Inherently unsolvable problems are a different matter. Mathematicians have studied these for centuries, and have provided tools to quickly identify them. This is such an important discovery, because it helps us avoid that worst quadrant, and stops us “going down rabbit holes”.
The ability to recognise an unsolvable problem quickly will save you much time and anguish.
This study of unsolvable problems has spawned new types of mathematics. Two such branches are graph theory and topology, which have their ancestry in the “bridges of Konigsberg” problem.

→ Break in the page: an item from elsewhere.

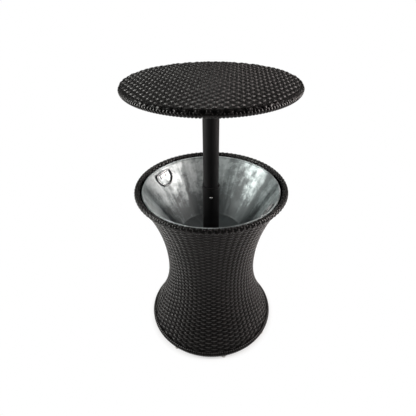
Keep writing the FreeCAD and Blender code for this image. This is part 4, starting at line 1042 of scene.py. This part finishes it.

The city of Königsberg is set on both sides of a river, and includes two large islands connected to each other, or to the two mainland portions of the city, by seven bridges. The problem was to devise a walk through the city that would cross each of those bridges once and only once. The mathematical proof that it couldn’t be done was eventually established by the eminent mathematician Leonhard Euler.
It seems that mathematicians have spent as much time on unsolvable problems as ones that can be solved.
Interesting history, but what is the practical application? It is this: problems seem unsolvable because of the constraints, either explicit or implicit, that we apply to the problem. There is also the matter of imagined constraints, which exist only in the mind of person attempting the solution.
If the rules make the problem unsolvable, your best strategy is to change the rules. You certainly won’t change the problem.
But, before you get into solving the problem, there are two big questions you must know the answers for.
Why am I trying to solve this problem? And, what do I expect to achieve?
Taking the bridges of Konigsberg problem as an example, the answer to the “why” question may be as simple as you are visiting there, and have only limited time. The “what” question might also be simple, in that you just want to see and cross all the bridges.
The “how” part now becomes very simple. The constraint of not crossing each bridge more than once is probably now not relevant, and removing that constraint allows plenty of possible solutions. If your “what” says you don’t care about the bridges, but want to see both sides of the river and both islands, then another set of possible solutions emerges.
If you clearly know why you are solving the problem, and what you expect to achieve then it is often straightforward to reduce the problem to a manageable matter. You relax the constraints or rules.
Everything should be made as simple as possible, but not simpler.
Changing the rules is popularly described as thinking outside the box. This comes from a puzzle dating back to at least 1960. You must connect the dots in a 3×3 matrix by drawing four straight, continuous lines that pass through each of the nine dots, and never lifting the pencil from the paper. We know that the answer is to “think outside the box” and not limit our solution to the 3×3 matrix.
What this tells us is that the constraint we first imagine – stay in the box – was wrong. We have made an incorrect assumption and applied an imaginary constraint. Your first strategy should be to examine all the assumptions you have made about a problem and either validate them or remove them.
Another classic problem is the “travelling salesman” scenario. This is stated as “given a list of cities and the distances between each pair of cities, what is the shortest possible route that visits each city exactly once and returns to the origin city?”
The study of this problem, like the “bridges of Konigsberg” problem, has introduced new areas of mathematics, particularly optimisation theory. If there is a point-to-point route between all of the cities, this is a solvable problem, and there are many algorithms to help derive an answer. If, however, these point-to-point routes don’t exist, then it becomes intractable, and potentially unsolvable. At the time of the original proposition of the problem, travel was by car, and point-to-point was the norm. In a more modern world, air travel is more common, and given the hub-and-spoke model used by airlines, this problem actually became harder.
Going to my previous point, what you need to do is understand why you must solve this and what you are solving for.
For the travelling salesman, if you solve the problem for time, excluding all the other constraints, a different problem emerges. What you saying is “I don’t care how often she goes to Nowheresville, just get all the clients visited by Tuesday”. It then becomes a scheduling matter, and is readily resolved.
The tower of Hanoi problem becomes simple if you relax the rule about not putting larger disks on smaller disks. If all you want to do is move the tower to another point in the shortest possible time, relax this rule, and the sixty-four disk problem is resolved with minutes. For the mathematically inclined, you will see I have restated the problem so the time taken varies linearly with the number of disks, rather than exponentially.
From a practical perspective, being cavalier with the constraints may not be possible. Rules and regulations may well stand in the way. The purpose of this example is to show the potential impact of restating constraints.
All we have done is relax constraints, informed by the outcome we seek, and that transforms the problem We have replaced the original constraints with our own constraints which are the variables we think are more important.
I admit that not all problems lend themselves to restatement and simplification. But, I do suggest that a careful examination of the constraints may well make a problem more manageable. But what happens if you still have an unsolvable problem after relaxing such constraints as you can?
My advice is simple. Recognise it for what it is as soon as possible, then go to Plan B. If it is truly unsolvable you must not waste more time on it. Having a fall-back is important when you go into problem resolution, but you should not start thinking about it after Plan A fails, or is proven to be unsolvable.